* _TASK STATEMENT_
Copy every line of the entries that includes the word "object".

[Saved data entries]
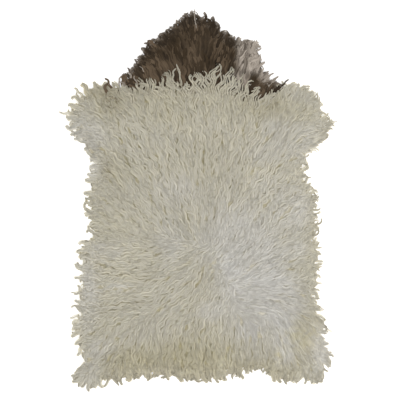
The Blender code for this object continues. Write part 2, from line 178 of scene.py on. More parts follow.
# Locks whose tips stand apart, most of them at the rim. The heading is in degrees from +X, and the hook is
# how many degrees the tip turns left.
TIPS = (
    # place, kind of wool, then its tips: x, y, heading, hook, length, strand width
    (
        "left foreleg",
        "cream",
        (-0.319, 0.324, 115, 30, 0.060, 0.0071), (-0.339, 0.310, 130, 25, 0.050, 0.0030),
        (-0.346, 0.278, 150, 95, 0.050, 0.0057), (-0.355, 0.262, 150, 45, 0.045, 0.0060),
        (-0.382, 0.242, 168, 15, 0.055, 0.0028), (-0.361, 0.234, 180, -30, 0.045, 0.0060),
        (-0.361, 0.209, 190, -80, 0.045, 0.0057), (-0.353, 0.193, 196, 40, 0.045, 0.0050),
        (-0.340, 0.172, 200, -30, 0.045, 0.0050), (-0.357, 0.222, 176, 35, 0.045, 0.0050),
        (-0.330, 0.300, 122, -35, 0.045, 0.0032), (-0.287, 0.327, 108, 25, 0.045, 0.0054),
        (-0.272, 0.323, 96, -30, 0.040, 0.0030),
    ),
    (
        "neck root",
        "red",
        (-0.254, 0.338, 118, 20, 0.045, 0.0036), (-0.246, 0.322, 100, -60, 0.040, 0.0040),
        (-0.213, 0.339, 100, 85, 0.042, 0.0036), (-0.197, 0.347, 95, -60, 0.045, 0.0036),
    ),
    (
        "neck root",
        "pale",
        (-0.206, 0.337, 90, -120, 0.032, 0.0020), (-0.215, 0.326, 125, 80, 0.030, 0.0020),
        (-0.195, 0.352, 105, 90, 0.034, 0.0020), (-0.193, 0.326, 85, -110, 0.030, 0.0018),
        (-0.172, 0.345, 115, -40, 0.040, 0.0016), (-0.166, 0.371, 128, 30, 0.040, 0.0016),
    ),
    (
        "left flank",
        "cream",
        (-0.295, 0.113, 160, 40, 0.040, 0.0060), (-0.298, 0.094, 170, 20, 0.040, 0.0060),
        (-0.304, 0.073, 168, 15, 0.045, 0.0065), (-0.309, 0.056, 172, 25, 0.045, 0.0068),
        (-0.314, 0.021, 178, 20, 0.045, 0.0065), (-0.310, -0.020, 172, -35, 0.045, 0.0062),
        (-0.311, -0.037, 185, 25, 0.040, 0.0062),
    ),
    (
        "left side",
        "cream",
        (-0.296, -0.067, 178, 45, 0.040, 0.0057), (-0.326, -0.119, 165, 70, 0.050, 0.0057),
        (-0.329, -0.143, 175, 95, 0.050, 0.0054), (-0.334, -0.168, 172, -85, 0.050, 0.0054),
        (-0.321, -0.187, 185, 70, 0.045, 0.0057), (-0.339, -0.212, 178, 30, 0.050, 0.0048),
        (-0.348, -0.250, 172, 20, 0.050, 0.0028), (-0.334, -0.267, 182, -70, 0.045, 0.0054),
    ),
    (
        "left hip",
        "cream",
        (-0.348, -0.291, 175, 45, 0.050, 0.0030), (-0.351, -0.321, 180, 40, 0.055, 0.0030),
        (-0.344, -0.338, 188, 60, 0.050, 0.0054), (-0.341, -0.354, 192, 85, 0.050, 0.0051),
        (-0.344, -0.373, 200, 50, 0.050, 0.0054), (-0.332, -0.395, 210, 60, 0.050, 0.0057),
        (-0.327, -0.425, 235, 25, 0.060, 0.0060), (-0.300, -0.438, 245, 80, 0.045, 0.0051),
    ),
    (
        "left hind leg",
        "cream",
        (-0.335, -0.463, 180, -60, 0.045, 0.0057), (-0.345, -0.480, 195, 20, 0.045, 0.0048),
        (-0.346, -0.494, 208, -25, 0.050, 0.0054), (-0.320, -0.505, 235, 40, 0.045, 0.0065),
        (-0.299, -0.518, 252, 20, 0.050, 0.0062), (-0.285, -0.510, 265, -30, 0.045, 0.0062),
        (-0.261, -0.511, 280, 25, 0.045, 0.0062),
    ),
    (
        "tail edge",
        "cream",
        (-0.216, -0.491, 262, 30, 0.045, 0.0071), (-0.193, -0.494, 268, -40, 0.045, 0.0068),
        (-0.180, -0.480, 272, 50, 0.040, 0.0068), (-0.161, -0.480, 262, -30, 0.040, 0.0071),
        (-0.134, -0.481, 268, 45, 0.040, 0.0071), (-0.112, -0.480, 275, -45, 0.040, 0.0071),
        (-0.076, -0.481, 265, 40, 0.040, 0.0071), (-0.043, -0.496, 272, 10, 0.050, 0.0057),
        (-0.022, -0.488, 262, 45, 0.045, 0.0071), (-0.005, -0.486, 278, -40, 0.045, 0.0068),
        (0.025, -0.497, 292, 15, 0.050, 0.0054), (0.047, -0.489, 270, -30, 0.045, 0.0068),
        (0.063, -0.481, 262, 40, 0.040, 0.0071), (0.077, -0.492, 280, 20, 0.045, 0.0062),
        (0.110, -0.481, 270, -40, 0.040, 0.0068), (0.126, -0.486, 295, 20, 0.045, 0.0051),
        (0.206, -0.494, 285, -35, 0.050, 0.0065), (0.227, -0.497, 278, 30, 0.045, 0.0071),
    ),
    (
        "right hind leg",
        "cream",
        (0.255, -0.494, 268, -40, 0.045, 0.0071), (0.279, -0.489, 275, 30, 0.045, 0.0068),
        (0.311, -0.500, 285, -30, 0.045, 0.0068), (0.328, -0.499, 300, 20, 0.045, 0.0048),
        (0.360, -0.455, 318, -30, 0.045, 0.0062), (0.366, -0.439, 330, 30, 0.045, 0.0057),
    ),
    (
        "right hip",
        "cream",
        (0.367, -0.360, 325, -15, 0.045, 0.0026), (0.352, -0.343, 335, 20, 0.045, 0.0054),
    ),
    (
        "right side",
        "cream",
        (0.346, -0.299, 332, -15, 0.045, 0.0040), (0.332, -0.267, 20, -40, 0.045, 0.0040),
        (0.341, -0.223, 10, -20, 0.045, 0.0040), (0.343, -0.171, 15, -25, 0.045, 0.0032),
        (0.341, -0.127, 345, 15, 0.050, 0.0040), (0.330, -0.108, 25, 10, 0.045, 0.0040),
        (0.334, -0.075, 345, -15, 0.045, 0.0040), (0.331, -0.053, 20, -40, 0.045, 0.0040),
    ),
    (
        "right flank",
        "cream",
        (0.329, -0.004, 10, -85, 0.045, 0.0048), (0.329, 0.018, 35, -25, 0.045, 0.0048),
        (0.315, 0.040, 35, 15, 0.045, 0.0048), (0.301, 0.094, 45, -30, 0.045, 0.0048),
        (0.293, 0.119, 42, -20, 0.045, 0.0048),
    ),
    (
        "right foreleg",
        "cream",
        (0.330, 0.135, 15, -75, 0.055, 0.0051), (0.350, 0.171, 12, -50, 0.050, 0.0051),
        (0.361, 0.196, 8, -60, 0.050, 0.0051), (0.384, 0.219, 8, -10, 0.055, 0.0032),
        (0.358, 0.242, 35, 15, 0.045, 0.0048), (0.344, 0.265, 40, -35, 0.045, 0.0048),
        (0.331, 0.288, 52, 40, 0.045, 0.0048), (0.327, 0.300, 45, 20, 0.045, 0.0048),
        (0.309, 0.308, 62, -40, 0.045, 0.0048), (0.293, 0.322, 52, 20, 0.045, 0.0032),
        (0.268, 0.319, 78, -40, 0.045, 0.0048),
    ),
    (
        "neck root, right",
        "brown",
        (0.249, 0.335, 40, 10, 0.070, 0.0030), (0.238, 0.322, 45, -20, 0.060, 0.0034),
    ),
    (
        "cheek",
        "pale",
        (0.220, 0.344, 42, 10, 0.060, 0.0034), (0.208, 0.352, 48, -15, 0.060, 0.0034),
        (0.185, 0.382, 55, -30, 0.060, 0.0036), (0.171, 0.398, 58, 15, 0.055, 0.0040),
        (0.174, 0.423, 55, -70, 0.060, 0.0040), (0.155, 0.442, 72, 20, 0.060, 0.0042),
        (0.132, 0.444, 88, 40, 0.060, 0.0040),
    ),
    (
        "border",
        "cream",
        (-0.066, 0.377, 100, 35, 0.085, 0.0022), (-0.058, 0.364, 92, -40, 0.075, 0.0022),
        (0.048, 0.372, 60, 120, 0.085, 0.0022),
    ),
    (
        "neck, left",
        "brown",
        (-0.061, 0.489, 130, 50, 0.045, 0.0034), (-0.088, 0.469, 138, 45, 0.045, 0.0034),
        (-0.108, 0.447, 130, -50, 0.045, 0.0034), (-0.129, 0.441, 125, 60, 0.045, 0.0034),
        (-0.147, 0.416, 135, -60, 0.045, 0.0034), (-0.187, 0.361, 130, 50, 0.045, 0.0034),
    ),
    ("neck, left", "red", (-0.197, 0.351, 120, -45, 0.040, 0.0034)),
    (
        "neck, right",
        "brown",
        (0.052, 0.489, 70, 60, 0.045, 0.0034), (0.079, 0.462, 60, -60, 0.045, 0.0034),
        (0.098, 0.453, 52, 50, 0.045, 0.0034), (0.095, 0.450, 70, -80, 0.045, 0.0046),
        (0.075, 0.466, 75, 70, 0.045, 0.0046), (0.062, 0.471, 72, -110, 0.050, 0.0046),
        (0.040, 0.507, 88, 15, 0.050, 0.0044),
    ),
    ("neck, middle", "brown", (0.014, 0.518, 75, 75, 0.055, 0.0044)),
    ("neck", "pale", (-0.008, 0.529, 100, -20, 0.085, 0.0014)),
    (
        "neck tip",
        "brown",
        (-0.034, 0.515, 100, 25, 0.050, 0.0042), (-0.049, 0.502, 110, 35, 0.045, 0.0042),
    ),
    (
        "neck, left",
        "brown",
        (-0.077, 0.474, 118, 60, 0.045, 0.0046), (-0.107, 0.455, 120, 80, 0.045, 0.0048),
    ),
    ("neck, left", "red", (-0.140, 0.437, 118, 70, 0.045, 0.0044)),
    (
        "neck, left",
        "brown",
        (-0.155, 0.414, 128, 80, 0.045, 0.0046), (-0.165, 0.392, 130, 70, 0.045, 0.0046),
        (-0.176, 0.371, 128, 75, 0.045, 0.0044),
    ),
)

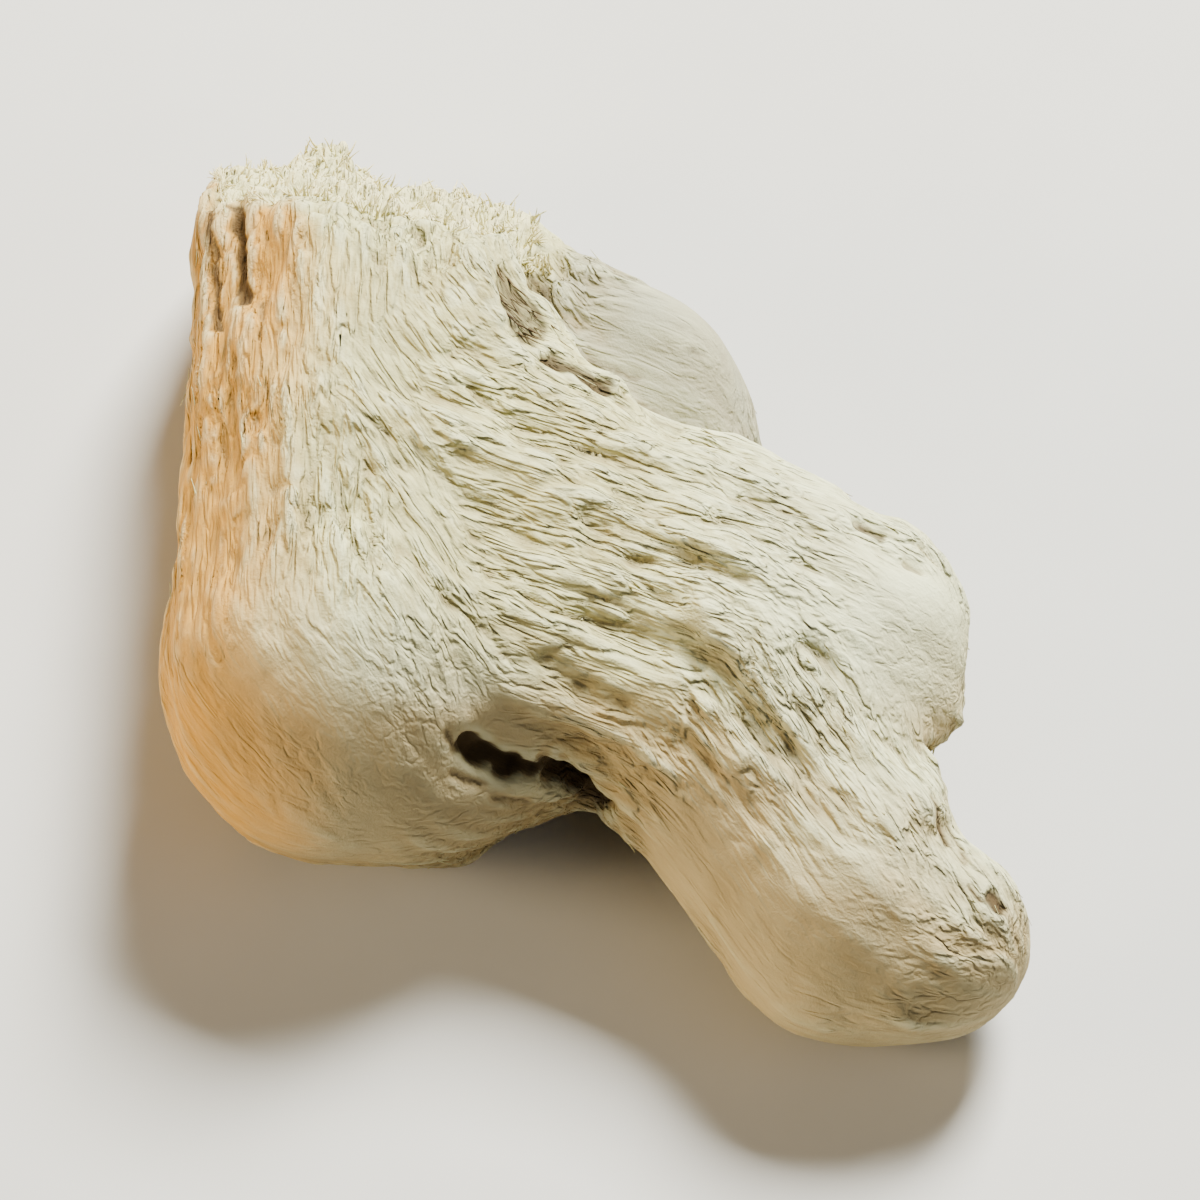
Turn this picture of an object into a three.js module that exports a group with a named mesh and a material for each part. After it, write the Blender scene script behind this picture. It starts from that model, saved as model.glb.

* _TASK RESPONSE_
The Blender code for this object continues. Write part 2, from line 178 of scene.py on. More parts follow.
Turn this picture of an object into a three.js module that exports a group with a named mesh and a material for each part. After it, write the Blender scene script behind this picture. It starts from that model, saved as model.glb.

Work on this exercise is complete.